Even as the inter-faith marriage was being solemnised, on Tutu’s birthday, stories swirled that cousin Shraddha Kapoor would also exchange garlands very soon with her photographer-buddy Rohan Shreshta. Irrespective of her final choice, her parents Shivangi and Shakti Kapoor will always stand by her. Like they did when Siddhant, their first-born, exchanged rings with Erika Packard, another inter-faith romance that didn’t quite make it to the altar. But when it was in full bloom, Shivangi had welcomed Erika without demur.

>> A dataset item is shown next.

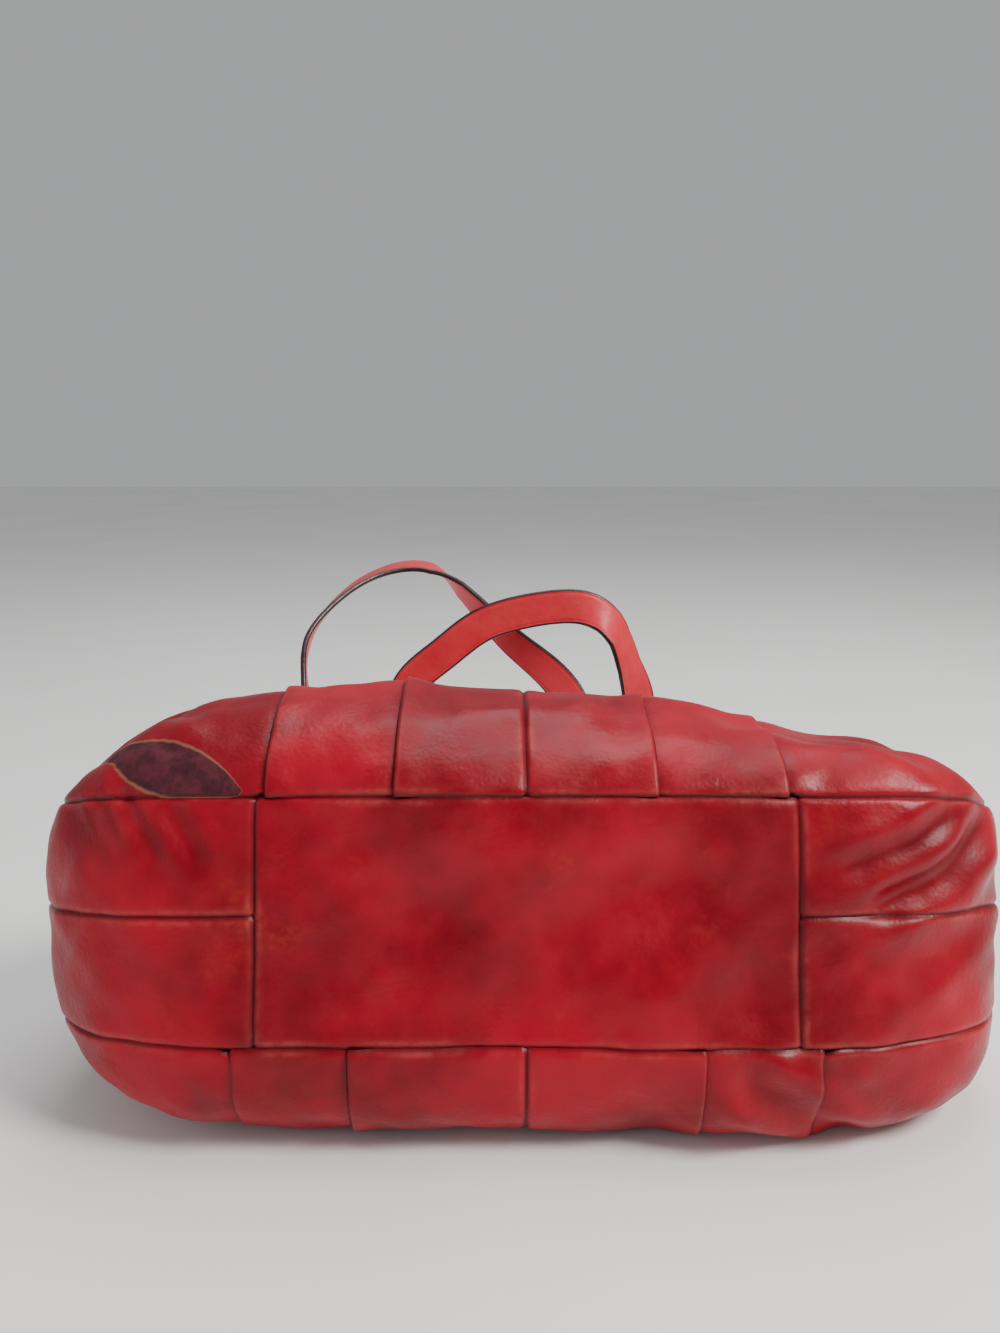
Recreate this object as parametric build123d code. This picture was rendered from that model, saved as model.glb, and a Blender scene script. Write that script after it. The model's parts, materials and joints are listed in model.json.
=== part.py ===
from build123d import *
import math
import os

# Slouchy pleated leather tote, lying on its back face.
# Millimetres, +Z up, +X across the bag, +Y from the base towards the mouth.
# The origin ends up at the centre of the footprint of the whole bag, on the table.

# ---- body of the bag ----
WIDTH = 430.0          # widest, a little behind the base
DEPTH = 182.0          # table to the crest of the front face
LENGTH = 270.0         # base to mouth
MOUTH_WIDTH = 310.0
MOUTH_TOP = 58.0       # table to the front edge of the mouth
MOUTH_BOTTOM = 9.0     # table to the back edge of the mouth
BASE_HALF = 122.0      # half length of the flat part of the base
BASE_LOW = 52.0        # table to the lower seam of the base
BASE_HIGH = 153.0      # table to the upper seam of the base
BASE_LEAN = 13.4       # degrees the base leans back from upright
SIDE_RUN = 56.0        # how far back the ends are still swelling
CREST_RUN = 74.0       # the same for the front face
BELLY_RUN = 42.0       # the same for the back face
SIDE_TAPER = 70.0      # where the ends start to draw in
CREST_TAPER = 75.0     # where the front face starts to fall
BELLY_TAPER = 140.0    # where the back face leaves the table
SINK = 1.5             # how far the back face is pressed flat by its own weight
SAG = 0.08             # fall of the front face towards the right
SLUMP = 24.0           # its further fall at the right end
ROUND_BASE = 5.0       # squareness of the base, of the four corners behind it and of the mouth
ROUND_LEFT = 2.75
ROUND_LEFT_LOW = 2.5
ROUND_RIGHT = 5.5
ROUND_RIGHT_LOW = 7.0
ROUND_MOUTH = 3.5

# ---- leather, seams and inside layers ----
LEATHER = 1.6
SEAM = 0.2             # butt gap along every seam
LAYER_GAP = 0.2        # between two layers of the wall
FACING = 1.4
FACING_WIDTH = 38.0
LINING = 0.8
LINING_SLACK = 0.8     # lining hangs clear of the facing by this much
LINING_SHORT = 28.0    # lining stops this far below the mouth
BASE_SEAM = 113.0      # half length of the base panel between its end seams
FRONT_PLEATS = (0.0, 54.0, 108.0)
BACK_PLEATS = (0.0, 73.0, 121.0)
SEAM_FRONT_MOUTH = 43.0
SEAM_BACK_MOUTH = 24.0
BOARD = 1.6
BOARD_MARGIN = 10.0    # base seams to the edge of the board, along and across it
BOARD_LIP = 8.5

# ---- handle fittings ----
STRAP_WIDTH = 26.0
STRAP_LAYER = 2.0
STRAP_GAP = 0.1
ATTACH = 80.0          # half distance between the two ends of a handle
TAB = 3.0              # folded tab, two thicknesses of leather
TAB_LENGTH = 42.0
TAB_REACH = 7.0        # mouth to the inner bar of a ring
WIRE = 3.5
RING_HEIGHT = 17.5
RING_CORNER = 4.0
RING_SLACK = 3.5       # play of the strap along the straight of a ring
RING_FIT = 0.1
CHAPE = 1.5            # leather wrapped round the outer bar
CHAPE_LENGTH = 30.0
CHAPE_GAP = 0.06
RIVET = 3.0
RIVET_HEAD = 8.4
RIVET_HEIGHT = 1.3
RIVET_FIT = 0.05
RIVET_SEAT = 0.45
TAB_RIVET = 12.0       # mouth edge to the tab rivet
CHAPE_RIVET = 18.0     # outer bar to the handle rivet
BACK_RING_TILT = 20.0
BACK_STRAP_TILT = 30.0
STRAP_ROWS = 46

# ---- sections the wall is lofted through: crowded at the base, one at the tab rivets ----
NOSE = 46.0            # inner layers crowd their own sections in front of this one
SECTION_POINTS = 24
REAR = LENGTH - NOSE
STATIONS = (0, 1.5, 4, 8, 13, 20, 30, NOSE)
STATIONS += tuple(NOSE + REAR * part for part in (0.07, 0.17, 0.3, 0.44, 0.6, 0.76, 0.87))
STATIONS += (LENGTH - TAB_RIVET, LENGTH, LENGTH + 20)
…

What a different world from the time Shivangi-Shakti and Padmini-Tutu had to elope. The traditional Kolhapures had frowned on their daughters’ choices leaving the sisters with no option but to have runaway marriages. Tutu and Shakti were colourful men and the Kolhapures didn’t think they were suitable. One remembers how Padmini would tuck her new mangalsutra inside her costume when she had to complete pending work after her secret marriage. An amusing aside: Padmini’s closest friend Poonam Dhillon had stepped into her role in Kasam when the runaway bride was opting out of films. And it was while shooting for Kasam that Poonam met Ashok Thakeria, the producer she soon wed and with whom she has had two children.
The miffed Kolhapures not only reconciled with their sons-in-law, Tutu even became the son they didn’t have when all of them lived together as one big happy family in Abhinay, the Juhu bungalow Padmini had built in her heyday. Shivangi-Shakti lived just behind them in a sprawling, well-run apartment.
The elopements were not forgotten but sportingly referred to with much mirth when third sister Tejaswini married producer-actor Pankaj Saraswat. Pankaj was recently seen as senior cop Salian, who brings Pankaj Tripathi on board as defence lawyer Mishra, in the much-lauded Web series Criminal Justice: Behind Closed Doors. By the time Teju wed, the Kolhapures were so ready to welcome anybody that the family joked this was the first marriage which did not have to be an elopement.
L’affaires du coeur of the large Kolhapure-Kapoor-Sharma family come with their tales of success, stardom, controversy and sometimes, tragedy. Shraddha’s friend Rohan, son of veteran glamour photographer Rakesh Shreshta, is the product of a Nepali-Christian marriage. His mother Jean Rodrigues, once an airhostess with Air India, succumbed to bouts of depression that claimed her life tragically. The flamboyant Rakesh later married and fathered another son named Rihaan when Rohan was old enough to have his own girlfriends. Hearteningly, Rohan and Rihaan get along famously, and Rakesh stepped back from his profession to let his older son take over the Shreshta mantle. So Shakti and the Kolhapures are not the only ones who’ve had colour splashed in their lives.
Come to think of it, the family tree of the Kolhapures (related to the Mangeshkar-Bhosle sisters), with branches featuring the Sharmas, Shreshtas, Moranis and Kapoors is beguiling enough to make a Bridgerton series.
Today, with all of them rooted in the film industry, old prejudices have been swept out. But lost in the new-age understanding, bonhomie and inclusiveness, is the excitement of an elopement.